Michael Alfaro agreed that Underwood's support for impeachment will be the final straw for many Republicans considering casting a vote for her.

Alfaro, who lives in Plainfield, voted for Barack Obama twice. Since then he's become one of the biggest fundraisers for Trump in the country. He said the impeachment vote is the biggest chance for Underwood to show she has some bipartisan credentials and that she is willing and able to represent the conservative portion of her purple district.

"Is there evidence that clearly shows President Donald Trump did this? The answer is no," Alfaro said. "There is no smoking gun. So it's time to move the country forward and focus on issues that will have a direct impact on the lives of the people in this district."


The numbers show Underwood has good reason to pay attention to the impact her decision will have on the voting plans of her more conservative constituents.

Underwood defeated Republican Randy Hultgren by just under 15,000 votes in 2018. That year, there was a major contested governor's race on the ballot in Illinois, with every expectation that Democrat J.B. Pritzker would win.

In 2016, the 14th Congressional District voted for Trump by 4 percentage points. There were nearly 41,000 more votes cast in that election by 14th Congressional District residents. About half of those additional votes came in McHenry and Kendall counties, two of the areas where Underwood received the slimmest margins of support just two years later.

Underwood's pro-impeachment decision is a gamble that the support of her Democratic base will now increase enough to more than offset any revitalization of GOP opposition.

Carey Shimon of St. Charles said she would have stuck with Underwood no matter what she decided on impeachment. But she also believes a "yes" vote to impeach is the only right move to make.

"It's been clear from the beginning that this is a president who is ignorant of constitutional law and the fundamental system of checks and balances," Shimon said. "He's believed, wrongly, that he can do whatever he wants and, because he's the president, that makes it right. He abused his power.
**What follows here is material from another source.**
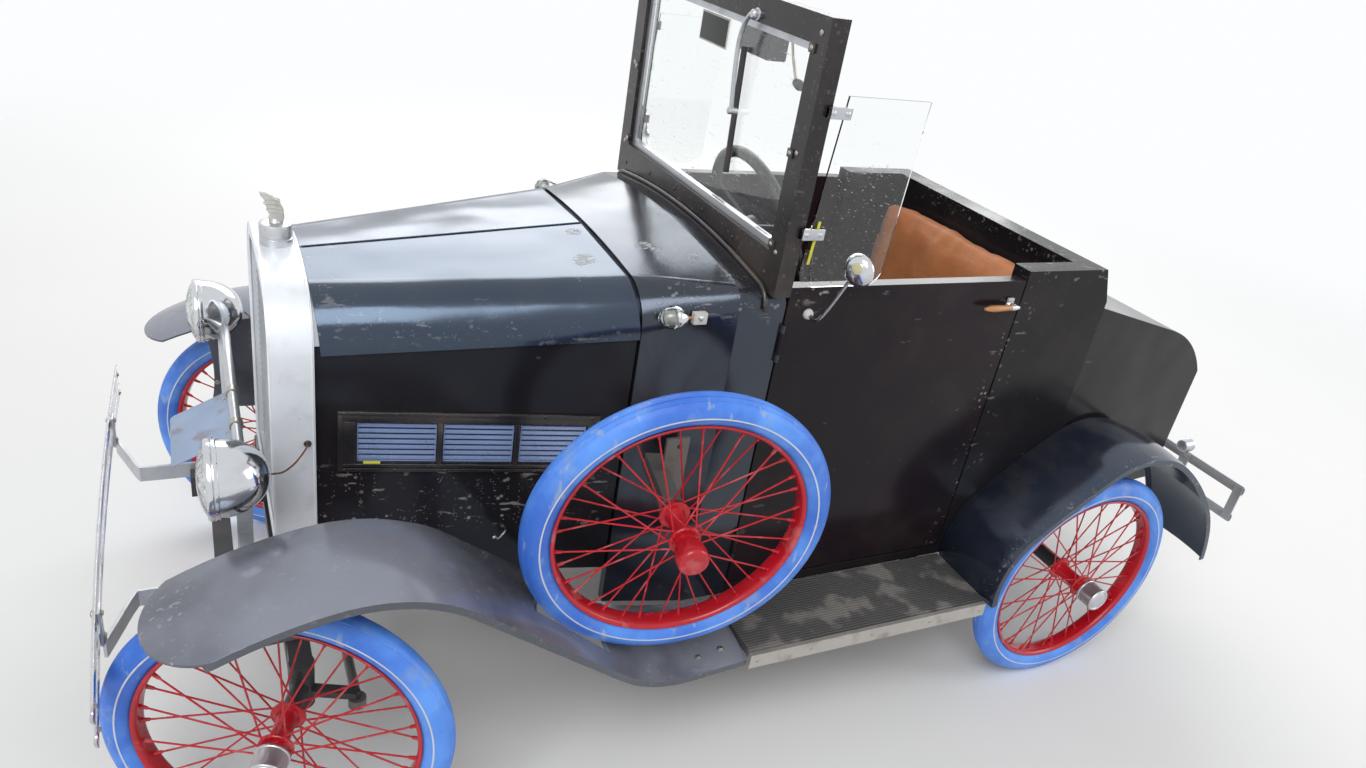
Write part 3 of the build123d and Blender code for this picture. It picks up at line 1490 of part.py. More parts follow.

He not only obstructed Congress, he obstructed justice. (Underwood) has a duty under the Constitution regardless of politics. He will not be removed from office. But it's one of those moments that matters, regardless of the outcome."

As a Geneva city councilman, Mike Bruno knows a thing or two about the ramifications of controversial votes. He just cast one in favor of allowing local recreational marijuana sales. As a 14th Congressional District constituent, he agreed there was only one correct vote to make on impeachment regardless of what happens in the efforts to reelect Underwood or Trump.

"Everyone in any representative office needs to recognize that they have to pick a hill that they are willing to die on," Bruno said. "Do you play political games or just do the right thing? I think impeachment is the morally right thing to do. I'd prefer the electorate right this wrong and vote him out, but if someone is shoplifting, to use that example, we can't just continue to let them shoplift until they get out of office. This is the duty of Congress. The evidence is there. Fulfill your duty."